The cold front that hammered parts of the Mid-Atlantic with damaging thunderstorms earlier this week is not finished. As of late May 2026, the same boundary is crawling toward the coast and dragging a heavy shield of rain directly over the Northeast’s most congested travel corridor. Boston, New York, Philadelphia, and Washington are all in the crosshairs, and the National Weather Service’s Excessive Rainfall Outlook has placed the I-95 urban spine under a Slight Risk for flash flooding through Thursday morning.

For the roughly 50 million people who live and commute along that corridor, the forecast boils down to this: expect rounds of heavy rain and embedded thunderstorms from Wednesday afternoon into Thursday, with the worst conditions likely overlapping the Wednesday evening and Thursday morning rush hours. The Weather Prediction Center’s gridded Quantitative Precipitation Forecasts indicate that much of the corridor could see 1.5 to 3 inches of rain over the event window, with locally higher amounts of 3 to 4 inches possible where thunderstorms repeatedly track over the same areas. Low-lying highway segments, underpasses, and neighborhoods with aging storm drains face the highest odds of disruptive flooding.

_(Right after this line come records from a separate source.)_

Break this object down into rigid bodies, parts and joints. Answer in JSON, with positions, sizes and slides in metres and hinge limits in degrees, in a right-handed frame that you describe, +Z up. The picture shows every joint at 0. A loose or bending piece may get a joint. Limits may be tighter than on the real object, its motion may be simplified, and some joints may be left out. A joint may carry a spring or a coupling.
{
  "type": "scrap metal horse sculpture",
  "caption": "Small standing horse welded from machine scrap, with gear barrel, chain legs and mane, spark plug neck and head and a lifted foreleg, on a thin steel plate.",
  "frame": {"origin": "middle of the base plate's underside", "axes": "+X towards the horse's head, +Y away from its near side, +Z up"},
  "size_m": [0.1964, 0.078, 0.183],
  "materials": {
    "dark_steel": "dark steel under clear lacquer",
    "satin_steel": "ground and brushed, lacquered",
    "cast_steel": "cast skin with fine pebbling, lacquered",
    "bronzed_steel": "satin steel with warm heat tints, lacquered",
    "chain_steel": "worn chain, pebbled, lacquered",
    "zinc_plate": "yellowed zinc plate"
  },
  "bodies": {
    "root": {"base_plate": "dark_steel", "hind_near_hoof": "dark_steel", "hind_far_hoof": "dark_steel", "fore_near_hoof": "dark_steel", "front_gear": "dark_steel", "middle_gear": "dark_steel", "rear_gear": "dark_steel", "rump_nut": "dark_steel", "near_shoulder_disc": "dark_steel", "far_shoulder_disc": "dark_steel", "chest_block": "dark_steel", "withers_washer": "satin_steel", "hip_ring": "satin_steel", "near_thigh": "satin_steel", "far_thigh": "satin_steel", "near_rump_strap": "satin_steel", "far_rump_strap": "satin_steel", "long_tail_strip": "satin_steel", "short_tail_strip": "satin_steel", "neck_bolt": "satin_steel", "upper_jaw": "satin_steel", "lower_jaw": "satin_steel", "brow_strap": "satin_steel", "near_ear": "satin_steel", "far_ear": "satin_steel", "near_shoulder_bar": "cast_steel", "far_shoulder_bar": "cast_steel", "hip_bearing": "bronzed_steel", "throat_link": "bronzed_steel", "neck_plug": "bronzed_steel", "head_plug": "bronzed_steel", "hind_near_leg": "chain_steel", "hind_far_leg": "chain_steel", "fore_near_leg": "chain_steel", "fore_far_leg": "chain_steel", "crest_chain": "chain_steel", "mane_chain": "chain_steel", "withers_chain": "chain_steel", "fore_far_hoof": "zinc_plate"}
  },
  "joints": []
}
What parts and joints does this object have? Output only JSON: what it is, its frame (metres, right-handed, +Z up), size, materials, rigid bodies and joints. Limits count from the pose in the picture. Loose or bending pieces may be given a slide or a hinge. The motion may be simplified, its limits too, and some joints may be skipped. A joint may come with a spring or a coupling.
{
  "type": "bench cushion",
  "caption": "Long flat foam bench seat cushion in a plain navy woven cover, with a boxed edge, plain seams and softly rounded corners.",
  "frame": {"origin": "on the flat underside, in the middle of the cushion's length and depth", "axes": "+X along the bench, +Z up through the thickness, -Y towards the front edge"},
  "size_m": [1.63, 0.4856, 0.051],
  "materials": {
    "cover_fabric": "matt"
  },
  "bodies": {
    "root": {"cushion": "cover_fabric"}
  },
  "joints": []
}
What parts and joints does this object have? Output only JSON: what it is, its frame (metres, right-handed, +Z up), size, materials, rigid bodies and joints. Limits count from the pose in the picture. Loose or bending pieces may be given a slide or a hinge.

Why this front is a flooding threat, not just a rain event

The engine behind the forecast is an upper-level trough digging across the eastern United States. The Weather Prediction Center’s Short Range Forecast Discussion identifies this trough and its surface cold front as the same system that generated the earlier severe weather. What makes the rain phase potentially worse for daily life is the front’s behavior as it nears the coast: it is slowing down.

A fast-moving front dumps rain and moves on. A stalling front parks moisture over the same geography for hours. The WPC’s forecasters note that the front loses forward speed as it approaches the Atlantic, and that deceleration is what turns a routine spring rain into a flash-flood risk across miles of pavement, concrete, and rooftops that cannot absorb water the way open farmland can…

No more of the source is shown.